Give back all the data exactly, line by line.

--------

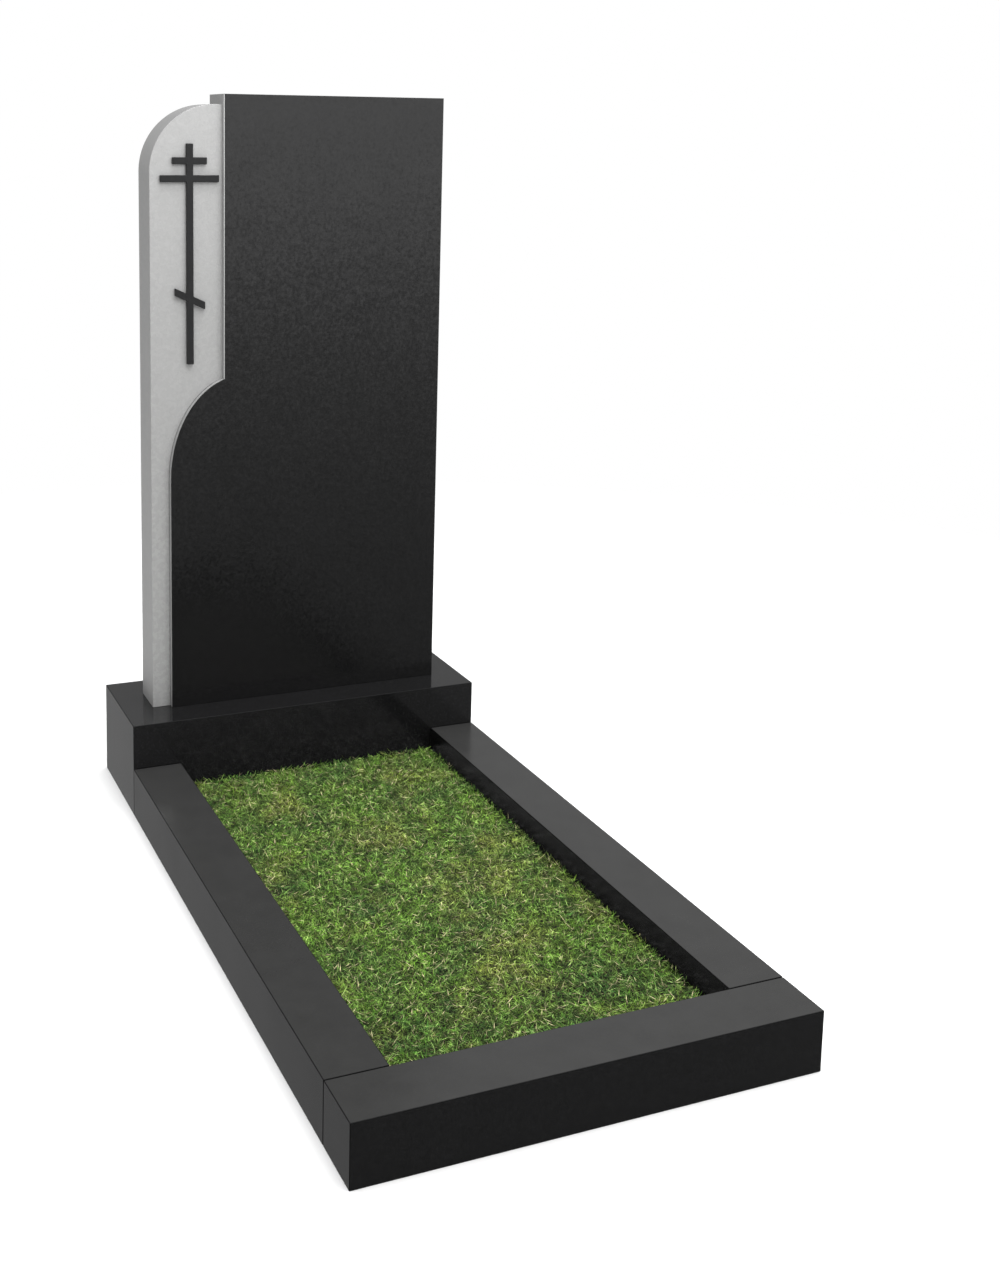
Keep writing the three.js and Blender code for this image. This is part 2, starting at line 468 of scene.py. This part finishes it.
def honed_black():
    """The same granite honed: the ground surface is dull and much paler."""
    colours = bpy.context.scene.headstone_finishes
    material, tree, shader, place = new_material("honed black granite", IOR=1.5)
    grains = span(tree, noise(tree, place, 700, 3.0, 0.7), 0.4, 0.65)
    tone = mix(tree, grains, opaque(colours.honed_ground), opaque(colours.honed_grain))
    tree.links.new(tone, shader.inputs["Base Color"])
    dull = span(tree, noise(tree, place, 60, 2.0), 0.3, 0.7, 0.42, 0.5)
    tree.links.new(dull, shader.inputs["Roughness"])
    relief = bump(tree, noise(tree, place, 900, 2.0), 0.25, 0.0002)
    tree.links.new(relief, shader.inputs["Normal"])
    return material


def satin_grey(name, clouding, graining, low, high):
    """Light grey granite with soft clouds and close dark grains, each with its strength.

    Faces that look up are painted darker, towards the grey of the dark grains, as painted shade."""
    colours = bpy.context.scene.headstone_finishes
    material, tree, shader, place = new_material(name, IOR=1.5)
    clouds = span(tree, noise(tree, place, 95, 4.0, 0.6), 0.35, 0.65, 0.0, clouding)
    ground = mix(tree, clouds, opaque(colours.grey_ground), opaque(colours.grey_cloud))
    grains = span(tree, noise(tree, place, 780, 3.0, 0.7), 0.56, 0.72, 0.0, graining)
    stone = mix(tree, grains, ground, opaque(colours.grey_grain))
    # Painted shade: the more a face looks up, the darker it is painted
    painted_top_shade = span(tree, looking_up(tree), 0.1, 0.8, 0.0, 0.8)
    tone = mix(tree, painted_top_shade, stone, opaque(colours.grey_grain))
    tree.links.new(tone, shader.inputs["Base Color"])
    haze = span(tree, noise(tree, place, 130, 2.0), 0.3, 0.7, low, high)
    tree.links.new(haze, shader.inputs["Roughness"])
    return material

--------

▸ Exercise solution:
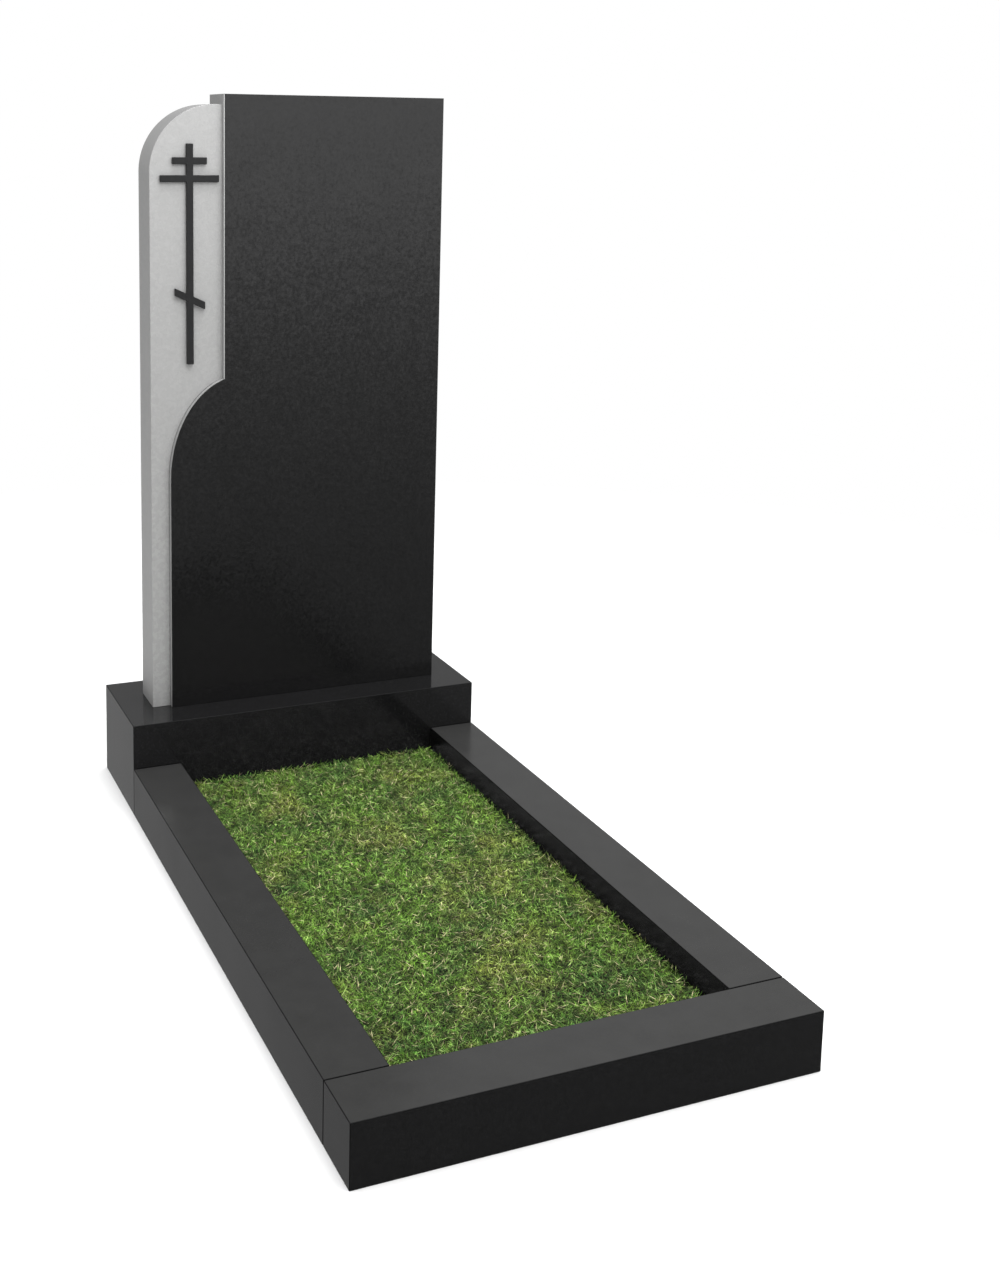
Keep writing the three.js and Blender code for this image. This is part 2, starting at line 468 of scene.py. This part finishes it.
def honed_black():
    """The same granite honed: the ground surface is dull and much paler."""
    colours = bpy.context.scene.headstone_finishes
    material, tree, shader, place = new_material("honed black granite", IOR=1.5)
    grains = span(tree, noise(tree, place, 700, 3.0, 0.7), 0.4, 0.65)
    tone = mix(tree, grains, opaque(colours.honed_ground), opaque(colours.honed_grain))
    tree.links.new(tone, shader.inputs["Base Color"])
    dull = span(tree, noise(tree, place, 60, 2.0), 0.3, 0.7, 0.42, 0.5)
    tree.links.new(dull, shader.inputs["Roughness"])
    relief = bump(tree, noise(tree, place, 900, 2.0), 0.25, 0.0002)
    tree.links.new(relief, shader.inputs["Normal"])
    return material


def satin_grey(name, clouding, graining, low, high):
    """Light grey granite with soft clouds and close dark grains, each with its strength.

    Faces that look up are painted darker, towards the grey of the dark grains, as painted shade."""
    colours = bpy.context.scene.headstone_finishes
    material, tree, shader, place = new_material(name, IOR=1.5)
    clouds = span(tree, noise(tree, place, 95, 4.0, 0.6), 0.35, 0.65, 0.0, clouding)
    ground = mix(tree, clouds, opaque(colours.grey_ground), opaque(colours.grey_cloud))
    grains = span(tree, noise(tree, place, 780, 3.0, 0.7), 0.56, 0.72, 0.0, graining)
    stone = mix(tree, grains, ground, opaque(colours.grey_grain))
    # Painted shade: the more a face looks up, the darker it is painted
    painted_top_shade = span(tree, looking_up(tree), 0.1, 0.8, 0.0, 0.8)
    tone = mix(tree, painted_top_shade, stone, opaque(colours.grey_grain))
    tree.links.new(tone, shader.inputs["Base Color"])
    haze = span(tree, noise(tree, place, 130, 2.0), 0.3, 0.7, low, high)
    tree.links.new(haze, shader.inputs["Roughness"])
    return material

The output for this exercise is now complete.